Hi Tonny,
GRAM is fault tolerant, meaning that when/if the container or service
host crashes, the job details are not lost. When the GRAM4 service is
restarted, then the processing/monitoring of the job resumes. GRAM2
requires user/client intervention to restart the processing of the job.
If the job included file stage in directives and those had not
completed at the time of the crash, then gram will resume processing
the job for that job state and continue until the job has been fully
processed.
If the job had already been submitted to the local resource manager,
then GRAM will resume monitoring the job in the LRM and continue
processing the job to completion. GRAM persists the LRM job id.

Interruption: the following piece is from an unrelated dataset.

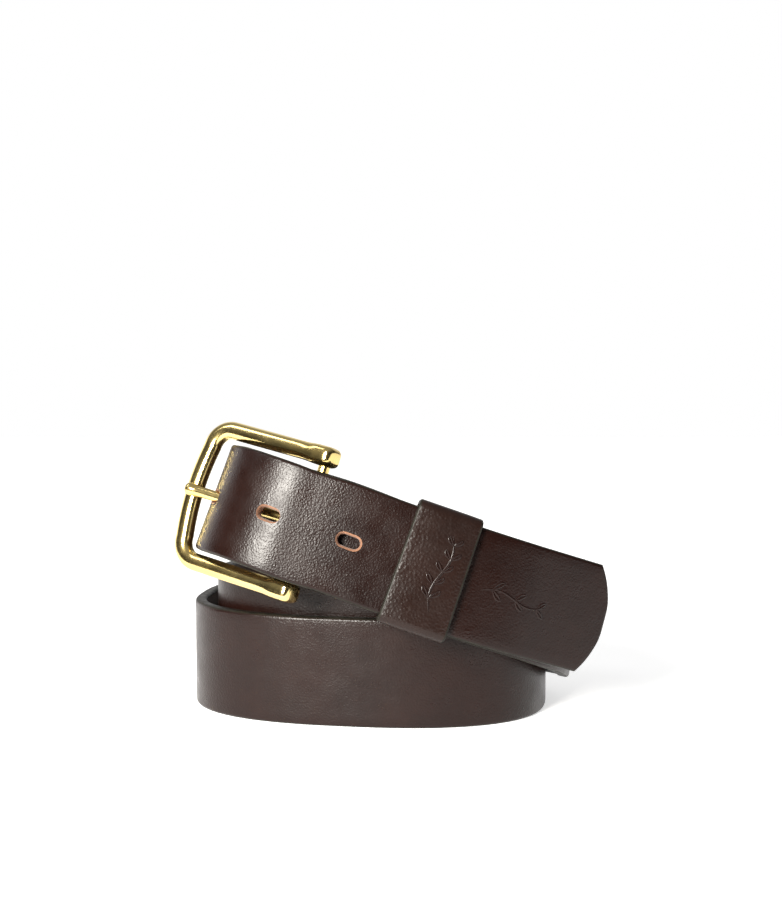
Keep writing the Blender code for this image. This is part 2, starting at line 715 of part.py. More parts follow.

If
the crash included the LRM and the LRM is also fault tolerant and
resumes processing of the job, then the job will be completely
processed without requiring any client intervention.
A persistent connection between the GRAM client and service is not
maintained, so network failures between the client and service can be
overcome.
In GRAM4 (WS GRAM), an EPR is included in the reply to
createManagedJob. This allows the client to contact the service when
desired to get the current job status, cancel the job, subscribe for
notifications, ...
If the createManagedJob call is received by the GRAM service, but the
reply (containing the EPR) is not received by the client (possibly due
to network failure), then GRAM4 provides the means to subsequently get
the EPR in order to control the previously submitted job.

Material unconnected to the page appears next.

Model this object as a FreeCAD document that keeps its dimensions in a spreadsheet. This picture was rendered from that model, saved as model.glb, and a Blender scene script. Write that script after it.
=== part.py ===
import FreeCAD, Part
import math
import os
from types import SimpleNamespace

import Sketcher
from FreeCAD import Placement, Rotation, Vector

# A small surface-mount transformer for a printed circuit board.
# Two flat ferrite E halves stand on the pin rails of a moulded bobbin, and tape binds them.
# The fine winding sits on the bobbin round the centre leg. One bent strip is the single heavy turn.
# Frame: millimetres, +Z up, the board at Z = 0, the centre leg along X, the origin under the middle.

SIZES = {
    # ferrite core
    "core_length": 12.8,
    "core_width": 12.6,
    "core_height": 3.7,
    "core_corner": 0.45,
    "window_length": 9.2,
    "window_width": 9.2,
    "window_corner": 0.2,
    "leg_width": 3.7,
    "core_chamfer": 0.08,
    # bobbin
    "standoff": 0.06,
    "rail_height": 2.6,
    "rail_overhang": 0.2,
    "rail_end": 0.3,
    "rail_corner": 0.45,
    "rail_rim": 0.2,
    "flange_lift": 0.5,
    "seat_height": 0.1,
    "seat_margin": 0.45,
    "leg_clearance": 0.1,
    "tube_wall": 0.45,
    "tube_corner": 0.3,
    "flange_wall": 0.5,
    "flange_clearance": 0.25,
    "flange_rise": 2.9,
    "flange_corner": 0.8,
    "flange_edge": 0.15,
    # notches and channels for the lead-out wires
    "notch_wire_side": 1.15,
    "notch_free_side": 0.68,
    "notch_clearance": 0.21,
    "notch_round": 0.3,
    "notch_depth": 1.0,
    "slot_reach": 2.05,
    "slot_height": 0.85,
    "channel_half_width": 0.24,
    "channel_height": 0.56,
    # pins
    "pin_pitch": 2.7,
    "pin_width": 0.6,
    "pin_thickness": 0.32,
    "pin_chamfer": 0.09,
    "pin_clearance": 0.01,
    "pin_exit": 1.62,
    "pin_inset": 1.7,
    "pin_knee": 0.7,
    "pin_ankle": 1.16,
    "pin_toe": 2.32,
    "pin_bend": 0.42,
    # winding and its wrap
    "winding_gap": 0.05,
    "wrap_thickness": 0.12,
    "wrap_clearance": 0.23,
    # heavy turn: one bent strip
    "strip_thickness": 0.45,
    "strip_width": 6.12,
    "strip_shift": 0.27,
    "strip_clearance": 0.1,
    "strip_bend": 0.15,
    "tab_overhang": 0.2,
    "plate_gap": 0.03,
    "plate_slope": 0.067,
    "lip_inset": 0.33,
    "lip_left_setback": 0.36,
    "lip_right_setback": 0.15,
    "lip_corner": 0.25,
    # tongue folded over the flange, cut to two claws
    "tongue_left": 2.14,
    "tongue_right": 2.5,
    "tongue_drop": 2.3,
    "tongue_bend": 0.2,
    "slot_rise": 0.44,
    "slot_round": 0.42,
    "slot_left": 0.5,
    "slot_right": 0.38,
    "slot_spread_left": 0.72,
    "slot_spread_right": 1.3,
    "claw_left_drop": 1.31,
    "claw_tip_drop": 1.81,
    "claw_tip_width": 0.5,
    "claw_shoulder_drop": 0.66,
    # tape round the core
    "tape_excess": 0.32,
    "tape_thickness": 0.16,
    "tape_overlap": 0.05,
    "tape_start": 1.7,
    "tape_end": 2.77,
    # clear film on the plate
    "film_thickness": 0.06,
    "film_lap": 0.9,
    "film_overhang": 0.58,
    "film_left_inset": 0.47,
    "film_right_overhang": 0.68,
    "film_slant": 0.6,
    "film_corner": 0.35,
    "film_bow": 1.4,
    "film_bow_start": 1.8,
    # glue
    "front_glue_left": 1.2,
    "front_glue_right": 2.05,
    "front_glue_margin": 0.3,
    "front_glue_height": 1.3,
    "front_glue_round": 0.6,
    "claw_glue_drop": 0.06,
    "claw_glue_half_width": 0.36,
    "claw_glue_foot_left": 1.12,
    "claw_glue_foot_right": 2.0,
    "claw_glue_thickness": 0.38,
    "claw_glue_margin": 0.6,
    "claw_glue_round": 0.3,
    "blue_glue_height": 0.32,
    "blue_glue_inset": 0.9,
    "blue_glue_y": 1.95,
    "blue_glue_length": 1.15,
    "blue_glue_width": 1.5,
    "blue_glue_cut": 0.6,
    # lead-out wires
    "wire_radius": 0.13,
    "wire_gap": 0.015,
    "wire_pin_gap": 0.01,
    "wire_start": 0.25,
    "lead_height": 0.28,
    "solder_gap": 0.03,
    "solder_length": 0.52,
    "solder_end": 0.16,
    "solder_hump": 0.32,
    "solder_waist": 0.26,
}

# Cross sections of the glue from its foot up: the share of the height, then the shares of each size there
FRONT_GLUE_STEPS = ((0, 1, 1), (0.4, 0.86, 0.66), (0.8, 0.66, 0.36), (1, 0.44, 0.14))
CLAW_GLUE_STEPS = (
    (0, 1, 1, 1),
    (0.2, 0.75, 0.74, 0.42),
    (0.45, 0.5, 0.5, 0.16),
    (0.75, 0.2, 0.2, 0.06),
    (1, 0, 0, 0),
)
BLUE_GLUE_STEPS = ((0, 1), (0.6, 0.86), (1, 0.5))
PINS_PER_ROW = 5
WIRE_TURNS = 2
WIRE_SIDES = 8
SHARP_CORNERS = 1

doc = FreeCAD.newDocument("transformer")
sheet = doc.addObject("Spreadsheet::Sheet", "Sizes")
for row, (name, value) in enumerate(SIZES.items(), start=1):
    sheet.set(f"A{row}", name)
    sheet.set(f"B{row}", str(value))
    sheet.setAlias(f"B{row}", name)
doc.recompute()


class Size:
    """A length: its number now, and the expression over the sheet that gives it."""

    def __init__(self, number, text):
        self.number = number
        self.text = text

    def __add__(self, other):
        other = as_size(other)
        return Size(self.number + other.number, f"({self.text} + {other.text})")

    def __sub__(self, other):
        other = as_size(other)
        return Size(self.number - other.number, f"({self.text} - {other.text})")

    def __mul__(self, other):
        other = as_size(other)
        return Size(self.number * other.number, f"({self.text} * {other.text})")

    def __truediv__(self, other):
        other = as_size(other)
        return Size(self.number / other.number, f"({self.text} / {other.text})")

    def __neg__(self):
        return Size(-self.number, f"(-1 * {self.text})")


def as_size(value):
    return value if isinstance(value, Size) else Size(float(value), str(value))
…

Detail about that are here:
http://www-unix.globus.org/toolkit/docs/4.0/execution/wsgram/user-index.html#s-wsgram-user-submissionid
Lemme know if you have any more questions on this.
Regards,
-Stu
On Jun 19, 2008, at Jun 19, 10:00 AM, [EMAIL PROTECTED]
wrote:
Hi,
I'm not quite understand about how GT4 manages job that was
submitted when
some failures happen, for example lost connection with client that
caused
by temporary network failure and lost contact with LRM that caused by
globus being restarted during job execution.
does anybody know about this ?
Regards
Tonny